San Francisco general manager Trent Baalke recently suggested that Smelter may be well enough to play this season, and perhaps even be activated in the next month.

Yet there are no guarantees, and a 23-year-old rookie is not making any promises that his body may not be able to keep.

“Phyiscally, I feel good. I’m not trying to rush anything, just working with training staff,” Smelter said. “I’ve been running, doing a little bit of cutting.”

The 49ers are in a unique position.

Veterans Anquan Boldin and Torrey Smith are likely starters, and wideouts Bruce Ellington and Quinton Patton were fourth-round picks in the ’13 and ’14 drafts.

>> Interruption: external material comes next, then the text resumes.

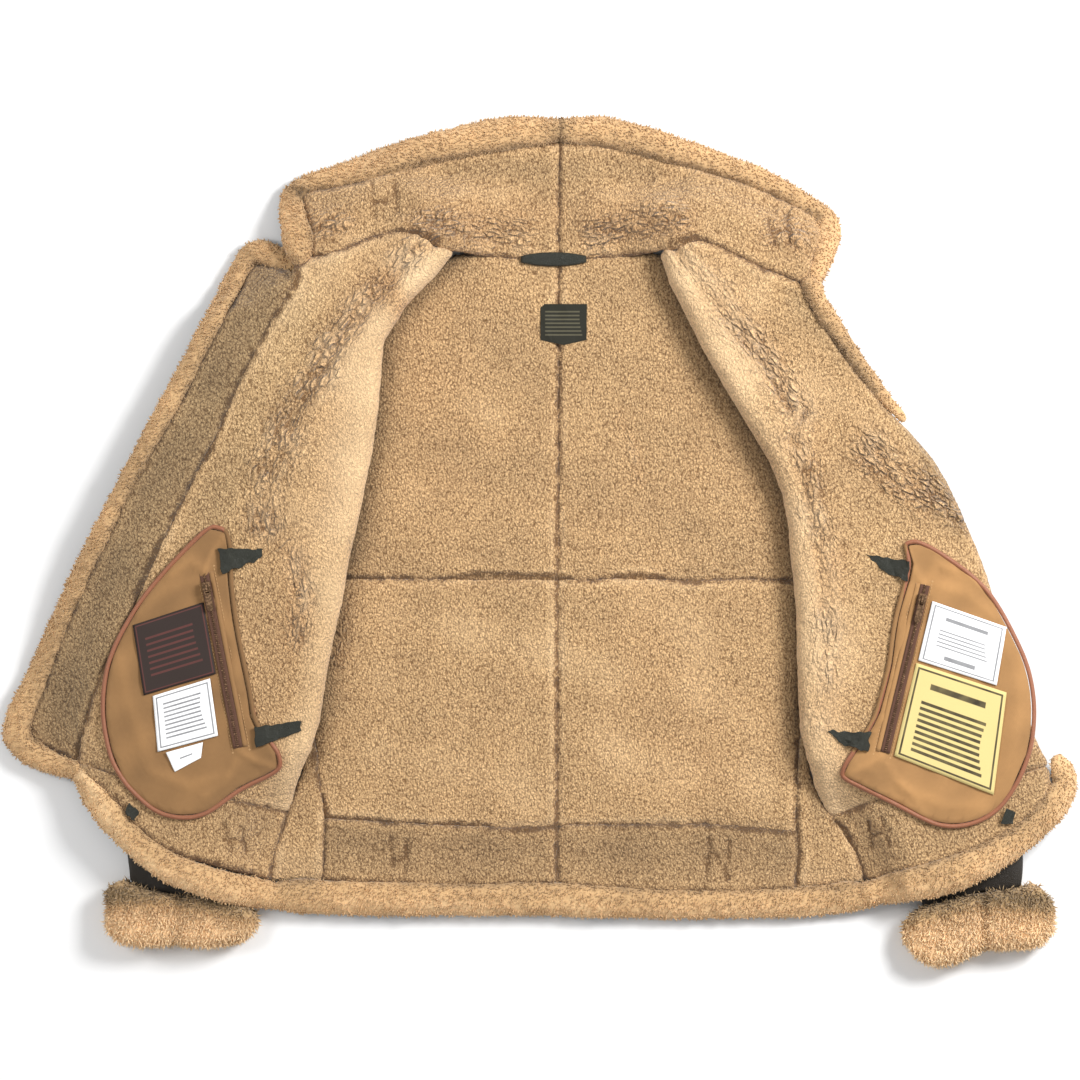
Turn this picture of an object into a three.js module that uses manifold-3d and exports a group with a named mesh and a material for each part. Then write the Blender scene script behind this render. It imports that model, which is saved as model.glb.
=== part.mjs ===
import * as THREE from "three";
import { mergeVertices } from "three/addons/utils/BufferGeometryUtils.js";
import Module from "manifold-3d";

// A shearling flight coat laid open on its back, wool side up, in millimetres with +Z up.
// x runs across from the centre-back seam, y runs up the back from the hem edge, and z
// stands on the surface that the coat lies on. Tables give distances out from the centre
// seam, so that the left side of a table is mirrored when its piece is made.

// Cloth and leather
const wool = 12; // skin and pile together
const seamGap = 0.3;
const rollGap = 2; // from a panel to the roll along its edge, whose side bulges
const cotton = 3; // a pocket bag, two layers of cotton with their facing
const label = 0.9;
const leather = 1.6;

// Heights of the layers that lie on each other
const backTop = wool;
const sleeveTop = 2 * wool + 0.5;
const overSleeve = sleeveTop + 1; // underside of a front where it lies on a sleeve
const foldRadius = 9.5; // middle of the wall round the fold of a front
const fallLength = 80; // how far past a sleeve a front sinks to the floor

// Rows and columns of the solids
const softInset = 0.035; // share of a panel's width that rounds off at its edge
const softEdge = 0.62; // height of the wool at a seam, as a share of its height
const frontRim = softEdge - 0.5; // the same, from the middle of a front's wall

// Piping, rolls and zips
const pipingWide = 4.2;
const pipingHigh = 4.4;
const zipWide = 9.5;
const zipTape = 1.2;
const chainWide = 4.6;
const chainHigh = 1.2;
const chainSlope = 0.3; // width of the chain's sloping side

const smooth = (t) => {
  const s = Math.min(1, Math.max(0, t));
  return s * s * (3 - 2 * s);
};
const mix = (a, b, t) => a + (b - a) * t;

// A smooth curve through the rows of a table, from one named column to another.
function curve(rows, key, column) {
  const sorted = [...rows].sort((a, b) => a[key] - b[key]);
  const at = sorted.map((row) => row[key]);
  const values = sorted.map((row) => row[column]);
  const last = at.length - 1;
  const slope = values.map((value, i) => {
    const before = Math.max(0, i - 1);
    const after = Math.min(last, i + 1);
    return (values[after] - values[before]) / (at[after] - at[before]);
  });
  return (x) => {
    if (x <= at[0]) return values[0];
    if (x >= at[last]) return values[last];
    let i = 0;
    while (at[i + 1] < x) i += 1;
    const span = at[i + 1] - at[i];
    const t = (x - at[i]) / span;
    const rise = values[i + 1] - values[i];
    const start = slope[i] * span;
    const end = slope[i + 1] * span;
    const square = 3 * rise - 2 * start - end;
    const cube = start + end - 2 * rise;
    return values[i] + t * (start + t * (square + t * cube));
  };
}

// Each side of the coat, from the hem up. fold: the visible rounded edge of the front that
// lies over the back. seam: the seam under it, gusset to front and then the armhole.
// gusset: the seam from back to gusset. sleeveIn and sleeveOut: the sleeve beside the back.
const sideRows = {
  left: [
    { y: 30, fold: 291, seam: 292, gusset: 236, sleeveIn: 347, sleeveOut: 432 },
    { y: 65, fold: 283, seam: 286, gusset: 236, sleeveIn: 346, sleeveOut: 436 },
    { y: 94, fold: 273, seam: 276, gusset: 234, sleeveIn: 341, sleeveOut: 439 },
    { y: 129, fold: 263, seam: 268, gusset: 240, sleeveIn: 333, sleeveOut: 442 },
    { y: 173, fold: 245, seam: 260, gusset: 245, sleeveIn: 304, sleeveOut: 446 },
    { y: 205, fold: 237, seam: 255, gusset: 244.5, sleeveIn: 290, sleeveOut: 448 },
    { y: 253, fold: 230, seam: 251, gusset: 243, sleeveIn: 272, sleeveOut: 450 },
    { y: 310, fold: 217, seam: 247, gusset: 241, sleeveIn: 260, sleeveOut: 450 },
    { y: 349, fold: 211, seam: 244, gusset: 239.5, sleeveIn: 254, sleeveOut: 449 },
    { y: 400, fold: 199, seam: 241, gusset: 238, sleeveIn: 247, sleeveOut: 444 },
    { y: 440, fold: 191, seam: 239.5, gusset: 238, sleeveIn: 241, sleeveOut: 425 },
    { y: 486, fold: 183, seam: 238, gusset: 238, sleeveIn: 239, sleeveOut: 398 },
    { y: 534, fold: 178, seam: 237, gusset: 237, sleeveIn: 239, sleeveOut: 374 },
    { y: 569, fold: 176, seam: 236, gusset: 236, sleeveIn: 238.6, sleeveOut: 356 },
    { y: 599, fold: 164, seam: 229, gusset: 229, sleeveIn: 232.4, sleeveOut: 328 },
    { y: 623, fold: 138, seam: 214, gusset: 214, sleeveIn: 223.4, sleeveOut: 276 },
    { y: 645, fold: 118, seam: 152, gusset: 152, sleeveIn: 214, sleeveOut: 236 },
    { y: 664, fold: 104, seam: 116, gusset: 110, sleeveIn: 206, sleeveOut: 216 },
  ],
  right: [
    { y: 30, fold: 310, seam: 311, gusset: 237, sleeveIn: 364, sleeveOut: 468 },
    { y: 65, fold: 297, seam: 299, gusset: 241, sleeveIn: 359, sleeveOut: 470 },
    { y: 94, fold: 276, seam: 279, gusset: 239, sleeveIn: 349, sleeveOut: 469 },
    { y: 129, fold: 257, seam: 266, gusset: 240, sleeveIn: 338, sleeveOut: 467 },
    { y: 173, fold: 244, seam: 262, gusset: 242, sleeveIn: 312, sleeveOut: 463 },
    { y: 205, fold: 240, seam: 260, gusset: 243, sleeveIn: 298, sleeveOut: 457 },
    { y: 253, fold: 239, seam: 258, gusset: 245, sleeveIn: 280, sleeveOut: 446 },
    { y: 310, fold: 238, seam: 255, gusset: 245.5, sleeveIn: 266, sleeveOut: 424 },
    { y: 349, fold: 233, seam: 252, gusset: 245, sleeveIn: 259, sleeveOut: 408 },
    { y: 400, fold: 228, seam: 248, gusset: 244, sleeveIn: 253, sleeveOut: 386 },
    { y: 440, fold: 218, seam: 244, gusset: 242, sleeveIn: 245.2, sleeveOut: 369 },
    { y: 486, fold: 191, seam: 240, gusset: 240, sleeveIn: 241.4, sleeveOut: 346 },
    { y: 534, fold: 162, seam: 237, gusset: 237, sleeveIn: 239, sleeveOut: 319 },
    { y: 569, fold: 143, seam: 235, gusset: 235, sleeveIn: 238, sleeveOut: 298 },
    { y: 599, fold: 128, seam: 229, gusset: 229, sleeveIn: 232.4, sleeveOut: 272 },
    { y: 623, fold: 115, seam: 210, gusset: 210, sleeveIn: 221.4, sleeveOut: 246 },
    { y: 645, fold: 105, seam: 150, gusset: 150, sleeveIn: 212, sleeveOut: 226 },
    { y: 664, fold: 101, seam: 114, gusset: 108, sleeveIn: 204, sleeveOut: 210 },
  ],
};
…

This could be Boldin’s last season with the 49ers, so first-year San Francisco head coach Jim Tomsula and his staff need to develop wide receivers. If Smelter is able to help this season, that will be a bonus. It is not a certainty.

Where he was developing quickly enough that some considered Smelter a possible second-round pick before his injury, he’s on ice for now and facing questions beyond whether his route running and receiving skills will catch up to his athleticism.

“It’s not in my hands,” he said of his timeline. “Whatever they tell me to do, I do.”

Before the April 30-May 2 NFL draft, Smelter was re-habilitating and working out out at Tech. Since May 11, he’s been in San Francisco — or rather the 49ers’ home of Santa Clara, Calif. — but for one trip home to Georgia after the NFL Rookie Symposium. His family has not been visiting, either, at least not yet.

“I’m trying to make this my new home. I’m not in Georgia too often. I haven’t been out here too long,” he said. “[Family members] haven’t been out because they know I’m here to focus.

“I’m just sitting in meetings, learning, and working out. Everybody goes about their business a certain way. You have to do something that separates you from everybody else.”

That’s his primary message for former teammates.

Smelter stays in touch with former Tech baseball player Alex Cruz, and several football players in between workouts. He doesn’t have a home yet, staying in a hotel with fellow rookie and former South Carolina running back Mike Davis, who grew up in Atlanta and attended Stephenson High.

He’s in a new place, on ice and waiting to start a new life.

“I had been to California one time, and that was to pitch in the AFLAC All-American game [in high school],” Smelter said. “It’s nice, good scenery. I didn’t go to any games, but I watched the Warriors a lot [on their way to recently winning the NBA title]. It was good for this area; there was a long drought.

“I’ve been to one Giants game. AT&T Field is probably one of the nicest parks. I’ve just been in the hotel a lot . . . I talk to Mike [Summers] a lot, letting him know what he has to do and to step up. I talked to Ricky and Antonio and just told them step up. If you want to be good, put in the work.”